Tuesday, August 16, 2011

It Took Courage

Something unprecedented has happened.

At the end of last week the credit rating agency Standard & Poor's (S&P) issued a research report that downgraded the credit worthiness of the United States Government.  The implications of this report are difficult to overstate.

When I was in business school a mere 5 years ago, US government debt obligations (Treasuries) were considered to offer a "risk free rate of return".  This meant that if an investor purchased a Treasury they did not have to fear the possibility of default.  This had been the case for over 200 years.  According to S&P it no longer is.  To help you understand the implications I will start with a brief summary of why this matters so much to the financial markets.


How it works

Lets say a financial annalist is deciding whether or not to buy bonds issued by Microsoft.  The first thing they do is see how much interest they could make by purchasing US Treasuries.  As an example, we'll say Treasuries are yielding 3%.  That meant the annalist could make 3% on their money without taking any risk.  Knowing that, the annalist then looks at Microsoft and recognizes that there is at least some risk that Microsoft could go out of business and not be able to fully pay back their bonds.  Therefore, in order for the annalist to be willing to buy Microsoft's bonds, they would require more than 3% in return.  The amount over 3% is called the "risk premium".  The higher the annalist believes the risk to be, the more risk premium he will require in order to make an investment.

Let's say the annalist decides that Microsoft bonds are not very risky and therefore he only requires a risk premium of 1%.  He will only buy Microsoft's bonds if they are currently yielding 4% or more. When thousands of other annalists and investors make this same kind of evaluation, the market will naturally set a price for Microsoft's bonds that aggregate the average risk premiums desired by all investors.

The same type of evaluation is done when an analist is evaluating an investment in Microsoft's stock, or the stock of any other company.  Treasuries are still the baseline for how much risk premium should be priced into the stock.  Because stocks are considered to be riskier than bonds (due to the amount and timeline of returns being less certain), a much higher risk premium is usually required.  Certainly there are other factors that go into the price of any given stock or bond, but risk premium is always one of the major considerations, and risk premium has always been based on the return of US Treasuries.

Because of the downgrade Treasuries were not considered to be "risk free" any more (again, at least according to S&P).  Therefore a risk premium now had to be assigned to Treasuries as well.  So if suddenly investors demand that their Treasuries yield them 3.5% rather than 3% because of the perceived risk, they will also require that Microsoft bonds yield them something like 5% rather than 4%.  The amount of risk premium on the Microsoft bonds didn't change, it just increased proportionately to the increase in the yield from Treasuries.  In the same way, investors also suddenly require Microsoft stock to yield something like 13% rather than 10%*.   Because investors now demand a higher rate of return, they will not pay the same price for an investment that they would have previously.  Supply and demand forces take over and prices drop across the board.

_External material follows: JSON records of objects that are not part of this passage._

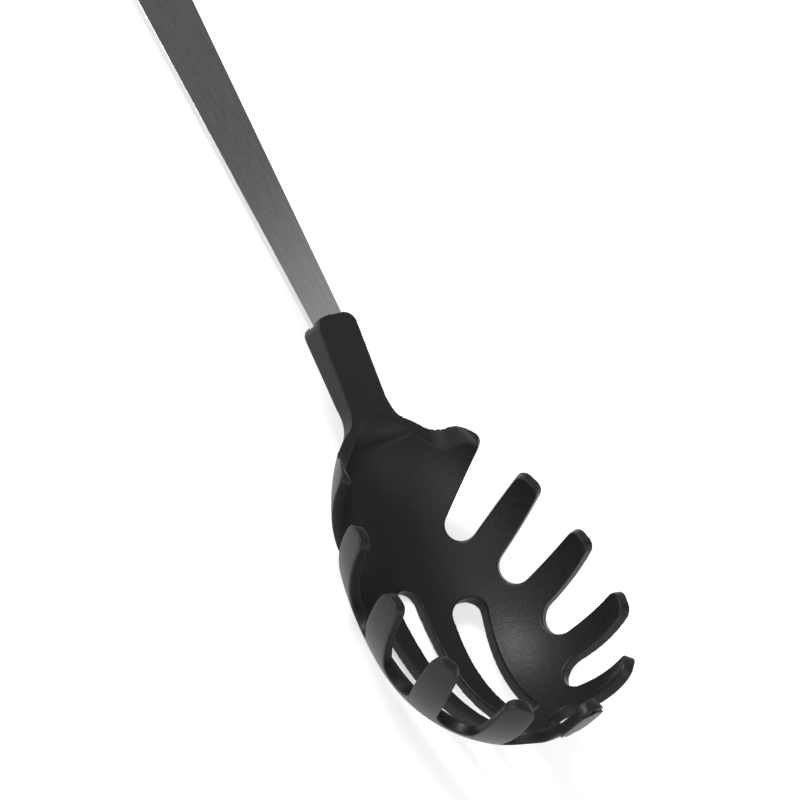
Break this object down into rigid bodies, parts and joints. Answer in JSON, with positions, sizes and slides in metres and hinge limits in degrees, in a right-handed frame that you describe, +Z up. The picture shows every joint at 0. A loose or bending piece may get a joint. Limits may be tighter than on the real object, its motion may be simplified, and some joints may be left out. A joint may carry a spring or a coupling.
{
  "type": "pasta server",
  "caption": "Long-handled kitchen tool with a slotted, toothed bowl that lifts strands of pasta out of water and lets them drain.",
  "frame": {"origin": "centre of the overall box in plan, at the height of the table it rests on", "axes": "+X along the tool from the handle's end to the bowl, +Z up as it rests, the tool's mirror plane is Y = 0"},
  "size_m": [0.3156, 0.0708, 0.0495],
  "materials": {
    "handle_steel": "brushed lengthwise, satin",
    "head_nylon": "fine moulded texture, low sheen"
  },
  "bodies": {
    "root": {"handle": "handle_steel", "head": "head_nylon"}
  },
  "joints": []
}
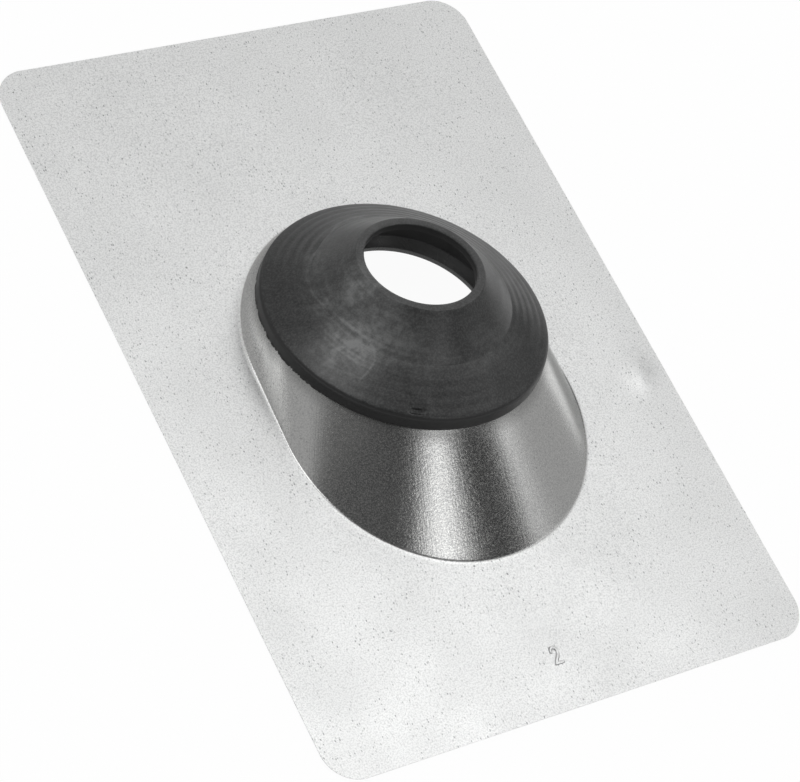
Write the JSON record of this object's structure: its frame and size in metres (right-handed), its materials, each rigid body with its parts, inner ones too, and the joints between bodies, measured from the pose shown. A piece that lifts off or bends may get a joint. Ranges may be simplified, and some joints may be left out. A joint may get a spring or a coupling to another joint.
{
  "type": "pipe flashing boot",
  "caption": "Roof flashing boot: a flat rounded sheet-metal flange with an oblique drawn dome, topped by a black rubber cone collar that grips a vent pipe.",
  "frame": {"origin": "centre of the flange's underside, which lies on the roof", "axes": "+Y up the slope along the flange's long side, +X across the slope, +Z out of the roof"},
  "size_m": [0.2222, 0.3174, 0.0469],
  "materials": {
    "galvanised_sheet": "galvanised, satin, fine speckle and draw lines",
    "collar_rubber": "semi-matt moulded rubber"
  },
  "bodies": {
    "root": {"metal_base": "galvanised_sheet", "rubber_collar": "collar_rubber"}
  },
  "joints": []
}
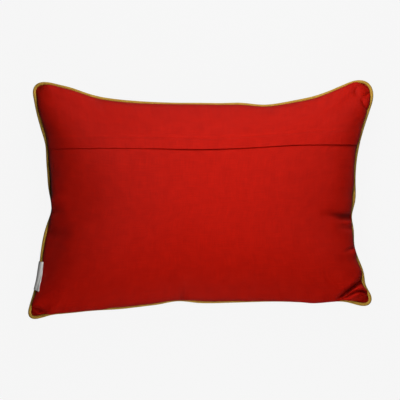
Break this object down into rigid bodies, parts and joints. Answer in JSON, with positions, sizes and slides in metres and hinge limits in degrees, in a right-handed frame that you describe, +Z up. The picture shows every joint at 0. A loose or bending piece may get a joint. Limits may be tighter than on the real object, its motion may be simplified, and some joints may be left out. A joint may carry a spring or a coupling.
{
  "type": "lumbar cushion",
  "caption": "Filled oblong cushion in red cotton with a lapped closure across its upper side, contrast piping all round and a blank side label.",
  "frame": {"origin": "middle of the cushion's outline, on the surface that it rests on", "axes": "+X along the long side, +Y towards the long edge that the lapped closure is nearest to, +Z up through the cushion's thickness, out of the closure side"},
  "size_m": [0.5936, 0.4108, 0.1428],
  "materials": {
    "red_cotton": "matte plain-weave cotton with fine slubs",
    "olive_gold_piping": "slightly lustrous woven cotton cut on the bias over a cord",
    "white_tape": "smooth woven tape, blank"
  },
  "bodies": {
    "root": {"filled_cushion": "red_cotton", "upper_back_panel": "red_cotton", "piping": "olive_gold_piping", "side_label": "white_tape"}
  },
  "joints": []
}
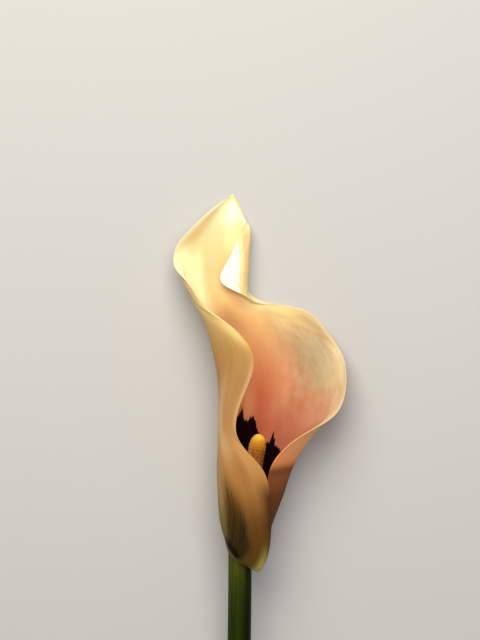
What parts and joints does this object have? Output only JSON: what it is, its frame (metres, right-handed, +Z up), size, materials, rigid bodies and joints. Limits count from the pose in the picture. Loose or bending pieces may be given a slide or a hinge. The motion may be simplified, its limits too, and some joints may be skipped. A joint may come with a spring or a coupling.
{
  "type": "calla lily flower",
  "caption": "Cut calla lily flower lying on its back: a funnel-like spathe with rolled margins and a pointed tip round a rod of florets, on a smooth bare stem.",
  "frame": {"origin": "middle of the flower's underside, on the surface that it lies on", "axes": "+X to the right across the bloom seen from above, +Y from the stem to the spathe's tip, +Z up"},
  "size_m": [0.056, 0.2286, 0.0286],
  "materials": {
    "stem": "smooth green stalk with a slight wax sheen",
    "spathe": "velvety petal, cream at the top, peach and salmon lower down, near-black purple in the throat",
    "spadix": "powdery golden florets"
  },
  "bodies": {
    "root": {"stem": "stem", "spathe": "spathe", "spadix": "spadix"}
  },
  "joints": []
}
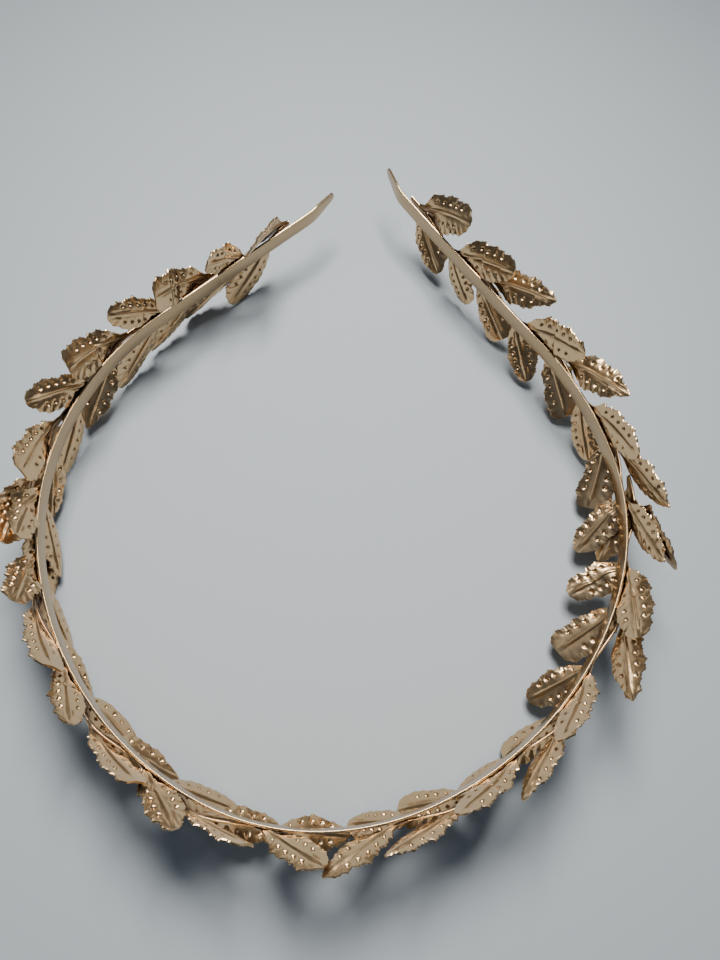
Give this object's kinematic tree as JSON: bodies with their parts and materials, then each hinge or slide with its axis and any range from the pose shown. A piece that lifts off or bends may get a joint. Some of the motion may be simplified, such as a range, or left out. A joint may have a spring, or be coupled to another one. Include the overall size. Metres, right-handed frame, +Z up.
{
  "type": "laurel wreath crown",
  "caption": "Open headband crown of gold-coloured metal with sprays of toothed laurel leaves standing above and below the band.",
  "frame": {"origin": "middle of the underside of the crown's box, on the plane it rests on", "axes": "+Z up, away from the surface it lies on; -Y to the front of the head, +Y to the open back; +X to the right in the picture"},
  "size_m": [0.1522, 0.1792, 0.0279],
  "materials": {
    "polished_strip": "polished strip, gold colour",
    "satin_leaf": "satin stamped sheet, gold colour"
  },
  "bodies": {
    "root": {"band": "polished_strip", "spray_right_back": "satin_leaf", "spray_right_front": "satin_leaf", "spray_left_back": "satin_leaf", "spray_left_front": "satin_leaf"}
  },
  "joints": []
}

I would also like to make mention of the fact that when the equity markets dropped democratically following the news of the downgrade, actually risk premiums did increase.  A world in which the certainty of Treasuries is questioned, is a world that is systematically more risky to invest in.  Therefore in reality there were two negitive forces acting upon equity and bond markets.


Why it's such a big deal

S&P knew what was going to happen when they issued this report.  They knew that investors would start selling both stocks and bonds, and they knew that politicians and other annalists would get mad at them and question their motives.  They knew they would take the blame for what was happening in financial markets.  But make no mistake about it - it is not their fault.

Back in 2008 and 2009 everyone on Wall Street and on Capital Hill wanted to persecute S&P and its fellow rating agencies.  Everyone was up in arms because these agencies had very high credit ratings on mortgage backed securities that turned out to be very risky.  Their rating on many other debt issuers were too high as well.  The criticisms were both numerous and warranted. They were not being intellectually honest, they were not evaluating debt issuers closely enough, they were not taking all the risks into consideration, and they were not willing to make decisions that might cost them business.  This was the common thinking no more than 2 years ago.  How quickly we forget.

By issuing the downgrade of the US Government's credit worthiness, S&P did exactly what Congress and so many others asked them to do: be honest.  They looked closely at the US debt situation and they made a judgement about it.  They gave Treasuries the rating that they believed Treasuries deserved.  Whether or not you agree with S&P is not the point.  The point is that S&P did what they are supposed to do.  They stood up for what they believe to be true regardless of the social and political backlash.

I applaud S&P for their courage.  I hope that one day I will be applauding our political leaders in Washington for their courage as well.  And I hope that that day comes soon. 


*The risk premiums increase exponentially as a percentage of how large they were originally, which is to say that large risk premiums increase proportionately more then smaller one.  The real world application is that stocks decreased even more than bonds.